Quoting Manoj Srivastava ([EMAIL PROTECTED]):
> >>"Michael" == Michael Stone <[EMAIL PROTECTED]> writes:
>  Michael> Quoting Jason Gunthorpe ([EMAIL PROTECTED]):
>  >> I think this idea of 'lets quickly do something fast' is ill concieved and
>  >> is ultimately going to hurt our image. I've looked at the latest version,
>  >> it looks rather pretty, it's slightly more functional than dselect but
>  >> that's about it.. It doesn't support any of the more sophisticated things
>  >> that people are clamoring for, and it requires X, GTK and a wack of ram. 
[snip]
>  Michael> Perhaps an incremental approach is good: a good gui for the
>  Michael> existing product in this release, other features in other
>  Michael> releases. Maybe apt will be better, but we haven't seen it
>  Michael> yet (referring to the UI). Apt's been in development for a
>  Michael> long time, maybe some friendly competition will help. And
>  Michael> why can't we have multiple UI's to the package management
>  Michael> system? This is linux: one size doesn't fit all.
> 
>       Competition is fine, let it get time to mature.

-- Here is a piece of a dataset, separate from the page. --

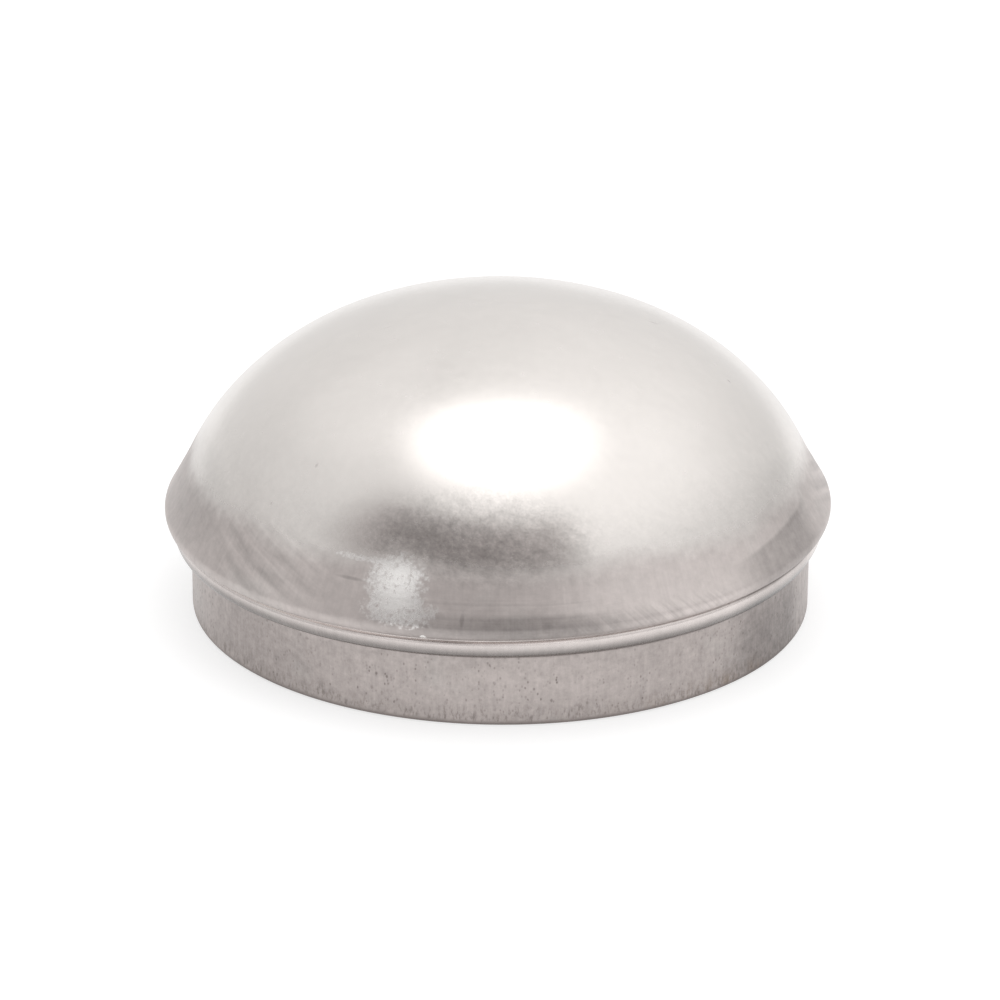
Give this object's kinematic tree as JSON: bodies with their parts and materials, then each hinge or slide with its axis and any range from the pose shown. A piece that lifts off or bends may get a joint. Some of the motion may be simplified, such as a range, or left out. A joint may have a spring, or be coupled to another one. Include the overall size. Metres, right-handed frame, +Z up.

The idea is
>  simple: no new code after freeze. let this new system vie with apt at
>  the next release.

I didn't mean to argue that gdselect should necessarily ship now; by
release I meant "this release of gdselect." What I was trying to answer
was an attitude that seemed to be saying "we shouldn't do anything about
dselect until we have a solution that not only provides a decent gui,
but also everything else." (Which I took to mean automatic package
dselection, superpackages, seamless x/tty transition, and everything
else that apt is supposed to provide.) Some people just want a gui, and
I think it's reasonable to provide it. It's not fair to compare gdselect
with what apt is supposed to be, if for no other reason than that
they're not trying to acheive the same goals.

BTW, since I don't see how gdselect could be used on initial
installation anyway, I don't think it would hurt to leave it off the
cd's and make it available for download later. We can call it a beta or
whatever, but those who want it could still use it.